Universal Health Coverage
- Definition: Universal Health Coverage (UHC) means that all people can access the quality health services they need — promotive, preventive, curative, rehabilitative and palliative — when and where they need them, without suffering financial hardship. It is enshrined in Sustainable Development Goal (SDG) Target 3.8.
- Context: UHC rests on three dimensions: population coverage (who is covered), service coverage (which services are included) and financial protection (what proportion of costs is covered). The UN unanimously endorsed UHC on 12 December 2012, now marked annually as International UHC Day. In India, UHC has no standalone fundamental right but draws on Article 47 (a Directive Principle making improvement of public health a State duty) and the judicially-read right to health under Article 21. The National Health Policy 2017 set the goal of UHC and of raising public health spending to 2.5% of GDP by 2025.
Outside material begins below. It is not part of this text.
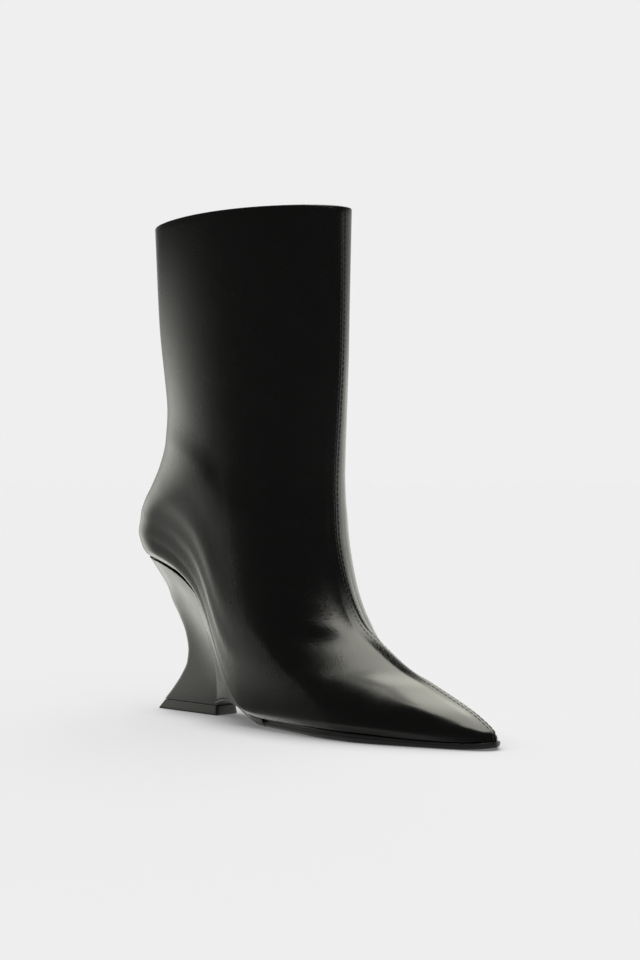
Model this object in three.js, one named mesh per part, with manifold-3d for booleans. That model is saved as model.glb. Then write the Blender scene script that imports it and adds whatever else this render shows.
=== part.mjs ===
// A right ankle boot with a pointed toe, a tall straight-cut shaft and a sculpted wedge heel.
// Units are millimetres. +X points to the toe, +Y to the inner side of the foot and +Z up.
// The pieces are drawn with x = 0 at the back of the heel and z = 0 on the floor, and the
// finished group is then moved so that its origin is the middle of the boot on the floor.

import * as THREE from 'three';
import { mergeVertices } from 'three/addons/utils/BufferGeometryUtils.js';
import Module from 'manifold-3d';

const wasm = await Module();
wasm.setup();

// Driving sizes of the last and the shaft
const footLength = 254.6; // back of the heel to the tip of the toe
const ballWidth = 70; // widest place of the forefoot
const heelHeight = 89; // floor to the seat of the heel, at the back
const counterHeight = 66; // seat of the heel to the narrow of the ankle, at the back
const instepHeight = 105; // floor to the bend of the front line
const shaftHeight = 119; // narrow of the ankle to the collar, at the back
const collarLength = 145.4; // collar from front to back
const collarWidth = 59; // collar from side to side
const toeSpring = 1.6; // lift of the sole's tip
const springStart = 0.9; // where that lift starts, in shares of footLength

// Walls, layers and fits
const wall = 1.8; // leather and lining together
const seamRise = 1; // front seam above the leather beside it
const collarFold = 0.5; // crown of the folded collar edge
const collarBow = 1.6; // how much higher the collar is at its sides than at front and back
const soleThickness = 2.8; // outsole at the toe
const shankCover = 2.2; // outsole where it lines the arched gap
const soleBevel = 1.3; // how far the sole's edge leans in
const insoleThickness = 2;
const insoleClearance = 0.9; // insole inside the upper's wall
const fitGap = 0.3; // clearance between neighbouring pieces
const seatGap = 0.4; // clearance between the upper and the wedge's curved seat
const wedgeInset = 0.9; // wedge's side behind the edge of the upper
const wedgeBackInset = 2.8; // wedge's back in front of the upper's
const topPieceInset = 0.6; // top piece's back in front of the wedge's, where they meet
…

- UPSC Relevance: UHC is a foundational GS2 concept under Health and Social Justice — it underpins questions on health-sector schemes, SDG attainment, and the welfare-state role. Prelims tends to test factual anchors (SDG 3.8, indicators 3.8.1 service-coverage index and 3.8.2 financial hardship, UHC Day, Ayushman Bharat components). Mains framing is analytical: evaluating India's progress toward UHC, the persistence of high out-of-pocket expenditure, and primary versus tertiary care priorities. No direct PYQ is cited here; treat it as a foundational concept that connects health financing, federalism in health delivery, and SDG monitoring.